-- start --

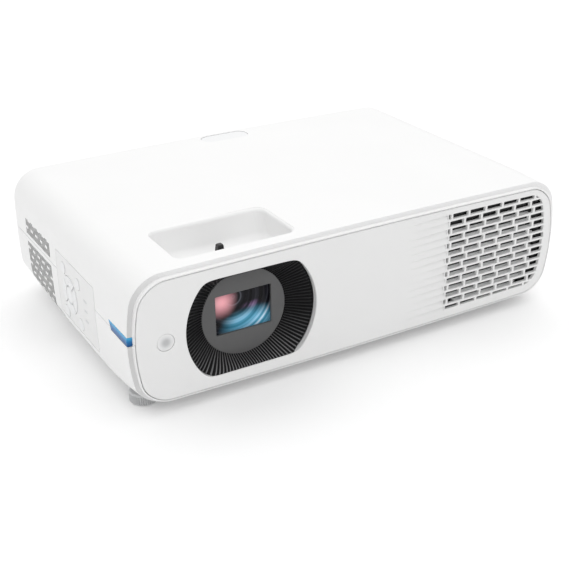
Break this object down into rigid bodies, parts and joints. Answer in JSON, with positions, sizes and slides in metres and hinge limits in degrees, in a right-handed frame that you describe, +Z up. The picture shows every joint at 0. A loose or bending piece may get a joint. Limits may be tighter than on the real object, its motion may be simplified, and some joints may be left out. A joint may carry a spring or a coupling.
{
  "type": "projector",
  "caption": "Low wide home projector with a side-set zoom lens in a ribbed funnel, brick-pattern vent, top adjustment well, side keypad and screw-out front feet.",
  "frame": {"origin": "under the middle of the object's box, on the surface its feet stand on", "axes": "+X to the right seen from the front, the lens looks along -Y, +Z up"},
  "size_m": [0.4056, 0.271, 0.1183],
  "materials": {
    "casing_white": "fine satin texture",
    "panel_white": "smooth satin",
    "key_white": "smooth satin",
    "accent_blue": "gloss",
    "window_white": "gloss, slightly translucent",
    "bezel_black": "satin black with fine ribs",
    "mask_grey": "matte",
    "black_plastic": "matte",
    "foot_grey": "satin",
    "pad_rubber": "matte",
    "lens_glass": "coated, polished",
    "cast_aluminium": "as cast",
    "fin_aluminium": "bright",
    "pipe_copper": "bright copper",
    "port_steel": "plated",
    "port_blue": "matte",
    "board_green": "solder mask gloss",
    "led_red": "satin",
    "led_green": "satin",
    "led_blue": "satin",
    "led_violet": "satin"
  },
  "bodies": {
    "projector": {"top_cover": "casing_white", "bottom_cover": "casing_white", "front_panel": "panel_white", "rear_io_panel": "black_plastic", "accent_strip": "accent_blue", "ir_window_front": "window_white", "ir_window_top": "window_white", "control_panel": "panel_white", "indicator_light_guide": "window_white", "keypad_board": "board_green", "lens_bezel": "bezel_black", "lens_mask": "mask_grey", "lens_barrel": "black_plastic", "rear_lens": "lens_glass", "optical_engine_housing": "cast_aluminium", "prism": "lens_glass", "dmd_chip": "black_plastic", "dmd_board": "board_green", "dmd_heatsink": "fin_aluminium", "led_module_red": "led_red", "led_module_green": "led_green", "led_module_blue": "led_blue", "led_module_pump": "led_violet", "led_heatsink": "fin_aluminium", "heat_pipe": "pipe_copper", "exhaust_fan_frame": "black_plastic", "intake_fan_frame": "black_plastic", "mainboard": "board_green", "power_board": "board_green", "speaker_frame": "black_plastic", "speaker_cone": "pad_rubber", "ac_inlet": "black_plastic", "hdmi_port_1": "port_steel", "hdmi_port_2": "port_steel", "vga_port": "port_blue", "rs232_port": "port_steel", "usb_port": "port_steel", "audio_jacks": "black_plastic", "rear_left_foot_pad": "pad_rubber", "rear_right_foot_pad": "pad_rubber"},
    "zoom_ring": {"zoom_ring": "black_plastic", "zoom_lever_knob": "black_plastic"},
    "zoom_lens_group": {"zoom_lens": "lens_glass"},
    "focus_ring": {"focus_ring": "black_plastic"},
    "focus_lens_group": {"front_lens": "lens_glass"},
    "exhaust_fan_impeller": {"exhaust_fan_impeller": "black_plastic"},
    "intake_fan_impeller": {"intake_fan_impeller": "black_plastic"},
    "front_left_foot": {"front_left_foot_stud": "port_steel"},
    "front_left_foot_wheel": {"front_left_foot_wheel": "foot_grey"},
    "front_right_foot": {"front_right_foot_stud": "port_steel"},
    "front_right_foot_wheel": {"front_right_foot_wheel": "foot_grey"},
    "power_key": {"power_key": "key_white"},
    "back_key": {"back_key": "key_white"},
    "source_key": {"source_key": "key_white"},
    "menu_key": {"menu_key": "key_white"},
    "nav_up_key": {"nav_up_key": "key_white"},
    "nav_down_key": {"nav_down_key": "key_white"},
    "nav_left_key": {"nav_left_key": "key_white"},
    "nav_right_key": {"nav_right_key": "key_white"},
    "enter_key": {"enter_key": "key_white"}
  },
  "joints": [
    {"name": "zoom_ring_turn", "type": "hinge", "parent": "projector", "child": "zoom_ring", "pos_m": [-0.103, -0.0855, 0.0636], "axis": [0, -1, 0], "range_deg": [-20, 20]},
    {"name": "zoom_lens_slide", "type": "slide", "parent": "projector", "child": "zoom_lens_group", "axis": [0, -1, 0], "range_m": [-0.006, 0.006]},
    {"name": "focus_ring_turn", "type": "hinge", "parent": "projector", "child": "focus_ring", "pos_m": [-0.103, -0.1025, 0.0636], "axis": [0, -1, 0], "range_deg": [-45, 45]},
    {"name": "focus_lens_slide", "type": "slide", "parent": "projector", "child": "focus_lens_group", "axis": [0, -1, 0], "range_m": [-0.0015, 0.0015]},
    {"name": "exhaust_fan_spin", "type": "hinge", "parent": "projector", "child": "exhaust_fan_impeller", "pos_m": [0.127, -0.107, 0.0615], "axis": [0, -1, 0], "continuous": true},
    {"name": "intake_fan_spin", "type": "hinge", "parent": "projector", "child": "intake_fan_impeller", "pos_m": [-0.18, 0.0665, 0.057], "axis": [1, 0, 0], "continuous": true},
    {"name": "front_left_foot_raise", "type": "slide", "parent": "projector", "child": "front_left_foot", "axis": [0, 0, -1], "range_m": [0, 0.0121]},
    {"name": "front_left_foot_turn", "type": "hinge", "parent": "front_left_foot", "child": "front_left_foot_wheel", "pos_m": [-0.182, -0.1045, 0.005], "axis": [0, 0, 1], "range_deg": [0, 2160]},
    {"name": "front_right_foot_raise", "type": "slide", "parent": "projector", "child": "front_right_foot", "axis": [0, 0, -1], "range_m": [0, 0.0121]},
    {"name": "front_right_foot_turn", "type": "hinge", "parent": "front_right_foot", "child": "front_right_foot_wheel", "pos_m": [0.182, -0.1045, 0.005], "axis": [0, 0, 1], "range_deg": [0, 2160]},
    {"name": "power_key_press", "type": "slide", "parent": "projector", "child": "power_key", "axis": [1, 0, 0], "range_m": [0, 0.0008], "stiffness_N_per_m": 1500},
    {"name": "back_key_press", "type": "slide", "parent": "projector", "child": "back_key", "axis": [1, 0, 0], "range_m": [0, 0.0008], "stiffness_N_per_m": 1500},
    {"name": "source_key_press", "type": "slide", "parent": "projector", "child": "source_key", "axis": [1, 0, 0], "range_m": [0, 0.0008], "stiffness_N_per_m": 1500},
    {"name": "menu_key_press", "type": "slide", "parent": "projector", "child": "menu_key", "axis": [1, 0, 0], "range_m": [0, 0.0008], "stiffness_N_per_m": 1500},
    {"name": "nav_up_key_press", "type": "slide", "parent": "projector", "child": "nav_up_key", "axis": [1, 0, 0], "range_m": [0, 0.0008], "stiffness_N_per_m": 1500},
    {"name": "nav_down_key_press", "type": "slide", "parent": "projector", "child": "nav_down_key", "axis": [1, 0, 0], "range_m": [0, 0.0008], "stiffness_N_per_m": 1500},
    {"name": "nav_left_key_press", "type": "slide", "parent": "projector", "child": "nav_left_key", "axis": [1, 0, 0], "range_m": [0, 0.0008], "stiffness_N_per_m": 1500},
    {"name": "nav_right_key_press", "type": "slide", "parent": "projector", "child": "nav_right_key", "axis": [1, 0, 0], "range_m": [0, 0.0008], "stiffness_N_per_m": 1500},
    {"name": "enter_key_press", "type": "slide", "parent": "projector", "child": "enter_key", "axis": [1, 0, 0], "range_m": [0, 0.0008], "stiffness_N_per_m": 1500}
  ],
  "couplings": [
    {"joint": "zoom_lens_slide", "follows": "zoom_ring_turn", "m_per_rad": 0.017},
    {"joint": "focus_lens_slide", "follows": "focus_ring_turn", "m_per_rad": 0.0018},
    {"joint": "front_left_foot_raise", "follows": "front_left_foot_turn", "m_per_rad": 0.00031831},
    {"joint": "front_right_foot_raise", "follows": "front_right_foot_turn", "m_per_rad": 0.00031831}
  ]
}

-- end --

TASK INSTRUCTIONS
Which lines of the data above contain "bodies"? Copy each one.

FULL OUTPUT
Break this object down into rigid bodies, parts and joints. Answer in JSON, with positions, sizes and slides in metres and hinge limits in degrees, in a right-handed frame that you describe, +Z up. The picture shows every joint at 0. A loose or bending piece may get a joint. Limits may be tighter than on the real object, its motion may be simplified, and some joints may be left out. A joint may carry a spring or a coupling.
  "bodies": {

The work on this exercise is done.